Short task = Each record needs to be echoed exactly; can you do that?

————————

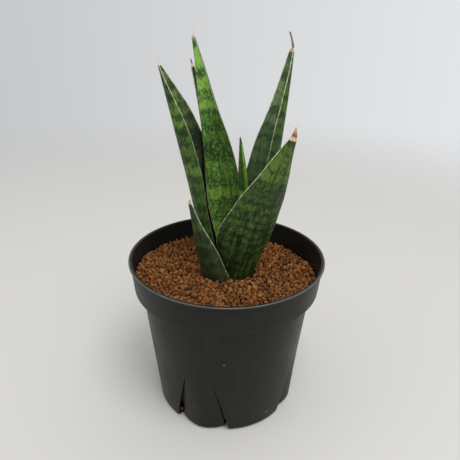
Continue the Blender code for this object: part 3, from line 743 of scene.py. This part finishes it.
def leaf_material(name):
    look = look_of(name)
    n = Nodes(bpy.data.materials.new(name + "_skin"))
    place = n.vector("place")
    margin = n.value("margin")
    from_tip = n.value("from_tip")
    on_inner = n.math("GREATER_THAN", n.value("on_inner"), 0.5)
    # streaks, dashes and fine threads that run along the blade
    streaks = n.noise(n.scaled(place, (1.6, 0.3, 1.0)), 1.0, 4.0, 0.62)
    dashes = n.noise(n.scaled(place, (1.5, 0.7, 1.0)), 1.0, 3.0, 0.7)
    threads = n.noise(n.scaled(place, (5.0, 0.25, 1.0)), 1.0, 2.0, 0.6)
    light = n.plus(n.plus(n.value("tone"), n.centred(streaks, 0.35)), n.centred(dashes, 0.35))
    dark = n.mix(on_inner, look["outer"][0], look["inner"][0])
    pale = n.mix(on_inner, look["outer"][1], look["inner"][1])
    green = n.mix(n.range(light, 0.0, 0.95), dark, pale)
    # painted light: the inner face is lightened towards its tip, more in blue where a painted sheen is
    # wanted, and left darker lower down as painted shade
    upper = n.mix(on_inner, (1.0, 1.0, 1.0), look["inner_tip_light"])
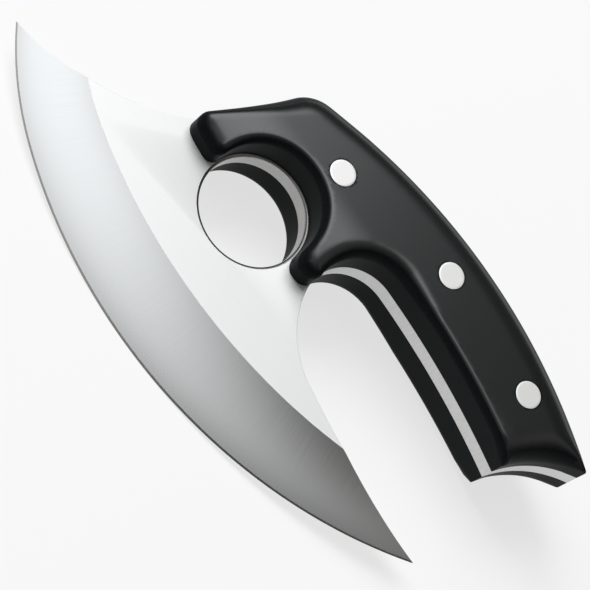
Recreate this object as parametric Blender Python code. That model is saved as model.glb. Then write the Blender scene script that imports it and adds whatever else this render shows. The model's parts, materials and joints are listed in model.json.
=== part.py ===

————————

Reply =
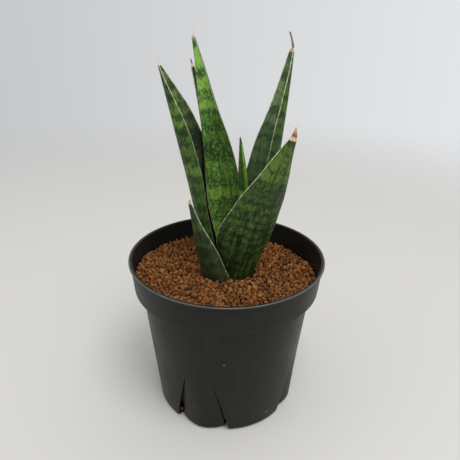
Continue the Blender code for this object: part 3, from line 743 of scene.py. This part finishes it.
def leaf_material(name):
    look = look_of(name)
    n = Nodes(bpy.data.materials.new(name + "_skin"))
    place = n.vector("place")
    margin = n.value("margin")
    from_tip = n.value("from_tip")
    on_inner = n.math("GREATER_THAN", n.value("on_inner"), 0.5)
    # streaks, dashes and fine threads that run along the blade
    streaks = n.noise(n.scaled(place, (1.6, 0.3, 1.0)), 1.0, 4.0, 0.62)
    dashes = n.noise(n.scaled(place, (1.5, 0.7, 1.0)), 1.0, 3.0, 0.7)
    threads = n.noise(n.scaled(place, (5.0, 0.25, 1.0)), 1.0, 2.0, 0.6)
    light = n.plus(n.plus(n.value("tone"), n.centred(streaks, 0.35)), n.centred(dashes, 0.35))
    dark = n.mix(on_inner, look["outer"][0], look["inner"][0])
    pale = n.mix(on_inner, look["outer"][1], look["inner"][1])
    green = n.mix(n.range(light, 0.0, 0.95), dark, pale)
    # painted light: the inner face is lightened towards its tip, more in blue where a painted sheen is
    # wanted, and left darker lower down as painted shade
    upper = n.mix(on_inner, (1.0, 1.0, 1.0), look["inner_tip_light"])
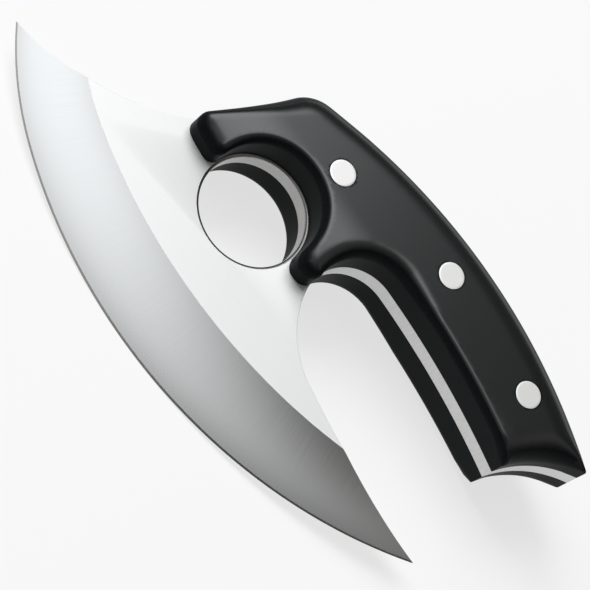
Recreate this object as parametric Blender Python code. That model is saved as model.glb. Then write the Blender scene script that imports it and adds whatever else this render shows. The model's parts, materials and joints are listed in model.json.
=== part.py ===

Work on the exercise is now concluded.